Conforme Chagas, Araújo e Damascena (2011) a captação de recursos destas
entidades é advinda por meio de doadores que não têm a intenção de obter vantagem
financeira, mas desejam apoiar determinada causa social. Custódio, Jacques e Quintana
(2013) evidenciam a dependência mesmo que parcial de doações de pessoas físicas ou
jurídicas para sua sustentabilidade, não sendo essa a única maneira de captação de recursos,
podendo se dar também através de subvenções ou venda de serviços.
O apoio do Estado também é crucial para o desenvolvimento das entidades. Por meio
das subvenções ocorre a transferência de recursos financeiros públicos, podendo assim
destinar a cobrir as despesas e fazer manutenções das atividades. Zittei, Politelo e Scarpin
(2016) ressaltam que a partir do momento em que as entidades sem fins lucrativos obtêm
esses recursos, surge a necessidade de uma gestão adequada, chamada de accountability.
2.2 Contabilidade nas Entidades do Terceiro Setor
As entidades do primeiro, segundo e terceiro setor fazem uso da contabilidade tanto
internamente na tomada de decisões como para divulgação aos usuários externos, utilizando
da transparência ao demonstrar para os voluntários, investidores e o governo o destino de
recursos obtidos para suas finalidades principais.

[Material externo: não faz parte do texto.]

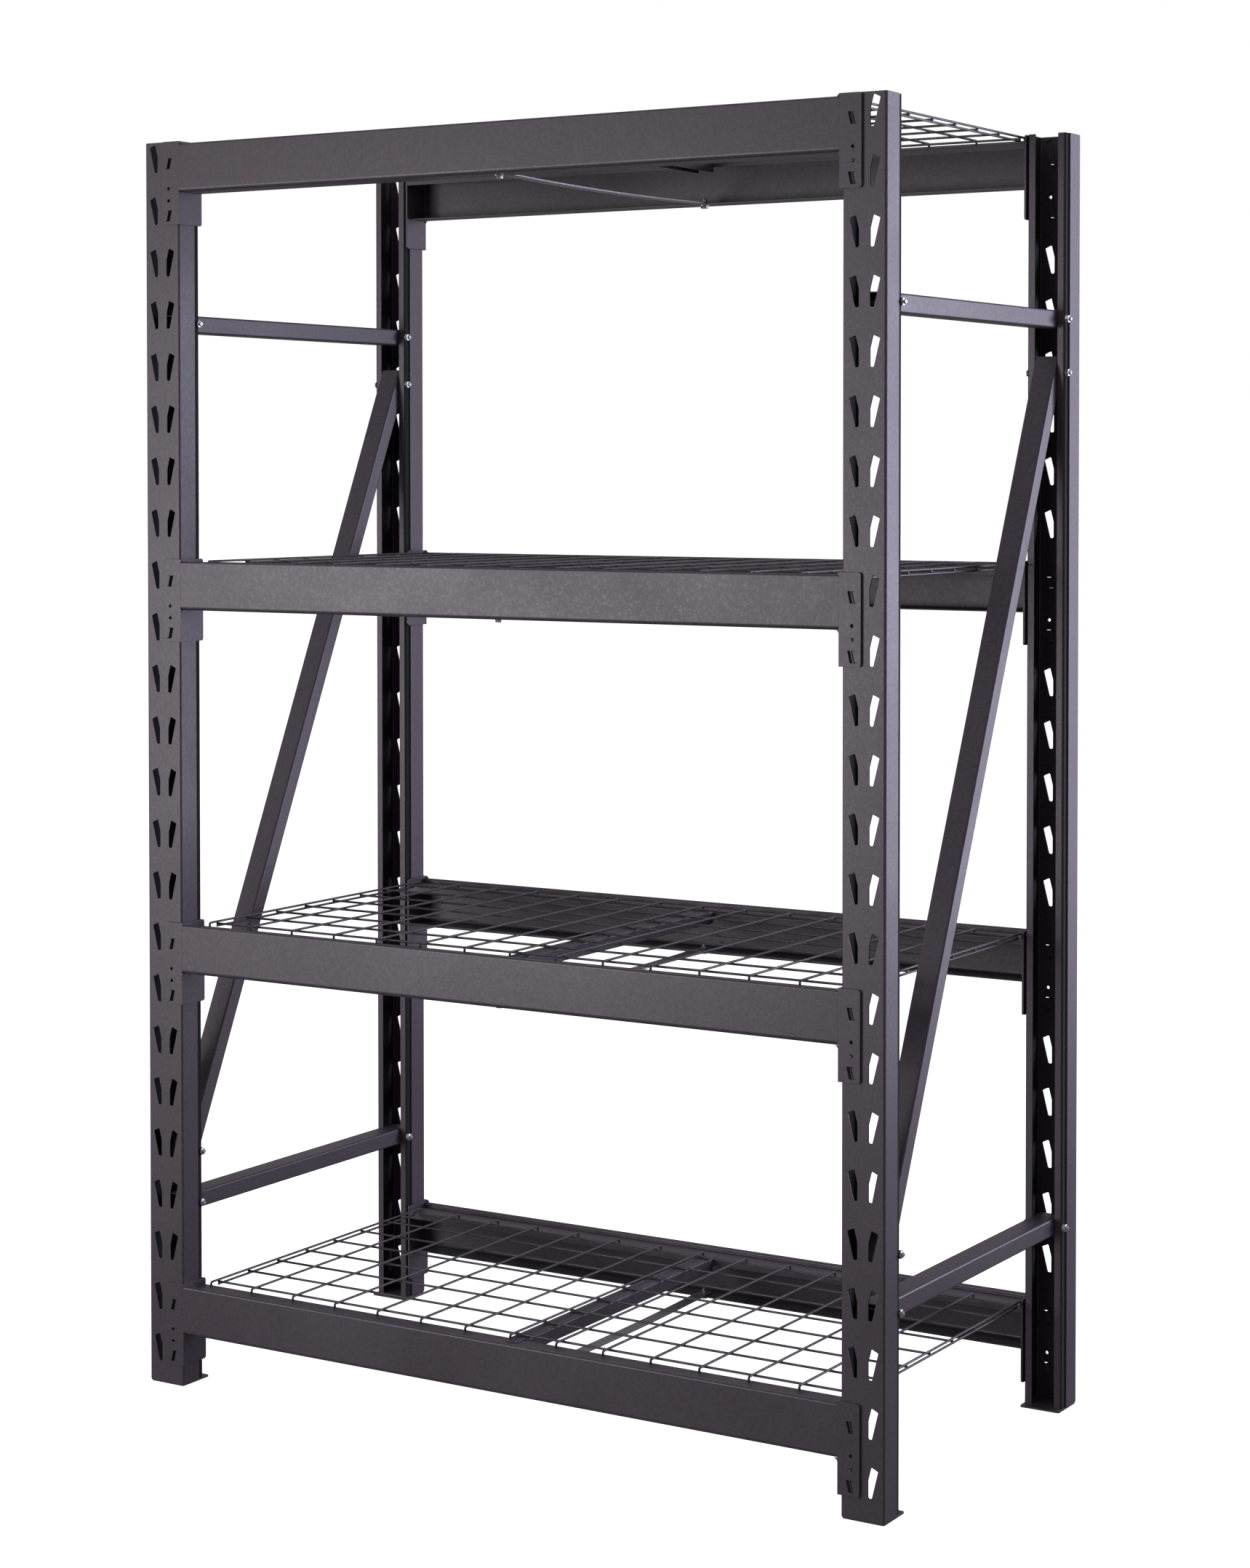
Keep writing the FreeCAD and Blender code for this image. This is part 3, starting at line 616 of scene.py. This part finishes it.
# --- Wire decks -----------------------------------------------------------------------------
def bent_wire(t, given):
    """The centre line of a front-to-rear wire: straight, with both ends turned down."""
    base = line_of_points(t, 4, (0.0, 0.0, 0.0), (0.0, 0.1, 0.0))
    middle = t.math("SUBTRACT", t.node("GeometryNodeInputIndex").outputs[0], 1.5)
    outer = t.math("GREATER_THAN", t.math("ABSOLUTE", middle), 1.0)
    y = t.math("MULTIPLY", t.math("SIGN", middle), given["Foot Reach"])
    z = t.math("MULTIPLY", outer, t.math("MULTIPLY", given["Foot Drop"], -1.0))
    shaped = t.feed(t.node("GeometryNodeSetPosition"), Geometry=base, Position=t.vector(0.0, y, z))
    curve = t.feed(t.node("GeometryNodeMeshToCurve"), Mesh=shaped.outputs[0])
    fillet = t.node("GeometryNodeFilletCurve", mode="POLY")
    t.feed(fillet, Curve=curve.outputs[0], Count=4, Radius=given["Bend"], Limit_Radius=True)
    return fillet.outputs[0]


def straight_wire(t, along_x, reach):
    """The centre line of a straight wire, side to side or front to rear."""
    node = t.node("GeometryNodeCurvePrimitiveLine", mode="POINTS")
    back = t.math("MULTIPLY", reach, -1.0)
    start = t.vector(back) if along_x else t.vector(0.0, back)
    end = t.vector(reach) if along_x else t.vector(0.0, reach)
    t.feed(node, Start=start, End=end)
    return node.outputs[0]


def deck_tree():
    """A welded deck: bent wires, cross wires under them, a wire under each end, and welds."""
    numbers = ("Middle", "Long Pitch", "Cross Pitch", "Wire Radius", "Foot Reach", "Foot Drop", "Bend",
               "Tail", "Long Height", "Cross Height", "Low Height", "Weld Radius")
    inputs = [("Long Wires", "Int"), ("Cross Wires", "Int")]
    inputs += [(label, "Float") for label in numbers] + [("Finish", "Material")]
    tree, t, given = geometry_tree("Wire deck", inputs)
    radius = given["Wire Radius"]
    half_x = half_span(t, given["Long Wires"], given["Long Pitch"])
    half_y = half_span(t, given["Cross Wires"], given["Cross Pitch"])
    minus_x = t.math("MULTIPLY", half_x, -1.0)
    minus_y = t.math("MULTIPLY", half_y, -1.0)
    long_points = line_of_points(t, given["Long Wires"], t.vector(minus_x, 0.0, given["Long Height"]),
                                 t.vector(given["Long Pitch"]))
    cross_points = line_of_points(t, given["Cross Wires"], t.vector(0.0, minus_y, given["Cross Height"]),
                                  t.vector(0.0, given["Cross Pitch"]))
    low_points = line_of_points(t, 2, t.vector(minus_x, 0.0, given["Low Height"]),
                                t.vector(t.math("MULTIPLY", half_x, 2.0)))
    reach_x = t.math("ADD", half_x, given["Tail"])
    reach_y = t.math("ADD", half_y, given["Tail"])
    wires = [placed(t, long_points, smoothed(t, swept(t, bent_wire(t, given), radius))),
             placed(t, cross_points, smoothed(t, swept(t, straight_wire(t, True, reach_x), radius))),
             placed(t, low_points, smoothed(t, swept(t, straight_wire(t, False, reach_y), radius)))]
    crossings = t.node("GeometryNodeMeshGrid")
    t.feed(crossings, Size_X=t.math("MULTIPLY", half_x, 2.0), Size_Y=t.math("MULTIPLY", half_y, 2.0),
           Vertices_X=given["Long Wires"], Vertices_Y=given["Cross Wires"])
    weld_height = t.math("MULTIPLY", t.math("ADD", given["Long Height"], given["Cross Height"]), 0.5)
    lifted = t.feed(t.node("GeometryNodeTransform"), Geometry=crossings.outputs[0],
                    Translation=t.vector(0.0, 0.0, weld_height))
    nugget = t.feed(t.node("GeometryNodeMeshIcoSphere"), Radius=given["Weld Radius"], Subdivisions=1)
    wires.append(placed(t, lifted.outputs[0], smoothed(t, nugget.outputs[0])))
    joined = t.node("GeometryNodeJoinGeometry")
    for part in wires:
        t.tree.links.new(part, joined.inputs[0])
    placed_deck = t.feed(t.node("GeometryNodeTransform"), Geometry=joined.outputs[0],
                         Translation=t.vector(given["Middle"]))
    close_tree(t, placed_deck.outputs[0], given["Finish"])
    return tree


class SHELVING_OT_wire_decks(bpy.types.Operator):
    """Build the welded wire deck of every level"""
    bl_idname = "shelving.wire_decks"
    bl_label = "Wire decks"

    def execute(self, context):
        deck = context.scene.shelving_deck
        finish = coat_material("wire_coat", context.scene.shelving_coat.wire, -0.06, 0.05)
        tree = deck_tree()
        layer = deck.wire - deck.sink
        for node in DECKS:
            low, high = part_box(node)
            top = high.z - deck.wire / 2
            inputs = {"Long Wires": deck.long_wires, "Cross Wires": deck.cross_wires,
                      "Long Pitch": deck.pitch_x, "Cross Pitch": deck.pitch_y,
                      "Wire Radius": deck.wire / 2, "Foot Reach": high.y - deck.wire / 2,
                      "Middle": (low.x + high.x) / 2, "Foot Drop": top - LEDGE_TOP[level_of(node)],
                      "Bend": deck.bend, "Tail": deck.tail,
                      "Long Height": top, "Cross Height": top - layer, "Low Height": top - 2 * layer,
                      "Weld Radius": deck.nugget, "Finish": finish}
            applied(node + "_wires", points_mesh("seed", [(0, 0, 0)]), tree, inputs,
                    NODE_BODY[node], [node])
        return {"FINISHED"}


# --- Fasteners ------------------------------------------------------------------------------
def fastener_tree():
    """Copies of one fastener on given points."""
    tree, t, given = geometry_tree("Fasteners", [("Fastener", "Object"), ("Finish", "Material")])
    shape = t.feed(t.node("GeometryNodeObjectInfo"), Object=given["Fastener"])
    close_tree(t, placed(t, given["Geometry"], shape.outputs["Geometry"]), given["Finish"])
    return tree


def dome_rings(base, height, radius):
    """Rings of a low round head that rises from its base towards -X, with a small flat on top."""
    flat = 0.3
    rings = [(base - height, radius * flat)]
    for turn in (0.35, 0.7, 1.0, 1.25, 1.5):
        x = base - height * math.cos(turn) ** 0.7
        rings.append((x, radius * (flat + (1 - flat) * math.sin(turn))))
    return rings + [(base, radius)]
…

Ademais, o item 17 da norma técnica ITG 2002 (CFC, 2015), aplicada às instituições
do terceiro setor, esclarece que os registros contábeis feitos pela entidade devem ser
desmembrados de forma que seja possível a apuração das informações para a devida
prestação de contas exigidas pelos usuários externos.
A execução da transparência dentro dessas entidades é advinda de uma ferramenta
relevante chamada de accountability, um termo sem definição certa para o português, mas que
pode ser compreendida como ato de prestação de contas de forma responsável. De acordo
com Carneiro, Oliveira e Torres (2011, p. 94) “[...] pode ser entendido, nas organizações sem
fins lucrativos, como ato de demonstrar que cumpriu a sua missão, ou seja, demonstrar que
utilizou corretamente os recursos recebidos de doações.”.